Depending on when and where a home was built, it may be cooled with any number of systems. In some cases in older homes, living spaces may have a combination of systems to do the job in the heat of summer. There are central air conditioning systems, room air conditioners, heat pumps and ceiling fans. In many homes, there are systems that address humidity levels as well as temperature.
For older homes, air conditioning systems are probably not as efficient as newer equipment and can cause electric bills to soar during the summer months. The largest culprit in driving up power bills is multiple room air conditioners. These highly inefficient system have two main drawbacks – the fact that they only effectively cool a very small area and they are notoriously poor at regulating humidity.
Central air conditioning systems are better at regulating humidity and cool the entire home, but older models of these are also prone to leaks and inefficiencies that cause increased power consumption. In older systems, duct work, used to carry cool air into the house and to draw warm air across the cooling coils can be rife with leaks and poor seals adding strain to the system and increasing electric bills.

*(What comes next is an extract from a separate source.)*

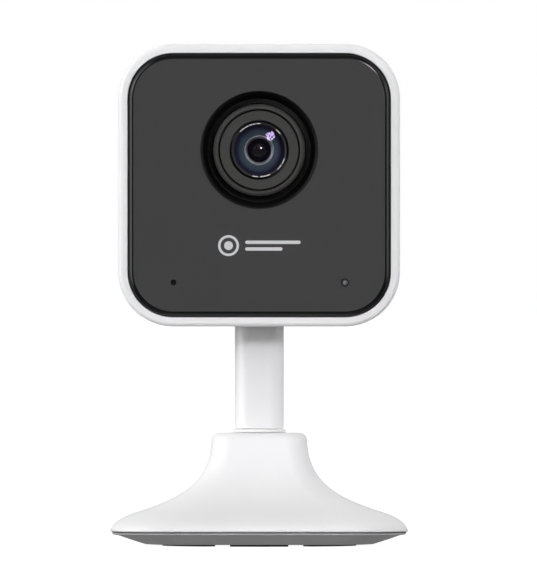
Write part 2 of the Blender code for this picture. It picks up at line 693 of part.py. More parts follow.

Heat pumps use the same principle as central air conditioners, but also they act to pull colder air from the outside and to warm it during the winter months.
Homeowners should know that adding a central air conditioning system to an existing home can be a daunting task and sometimes quite expensive. Duct work has to be run in attics/basements and vents have to be created for air flow and returns. Those seeking to upgrade to central air conditioning are encouraged to consult with a licensed HVAC company before committing time and money to the effort.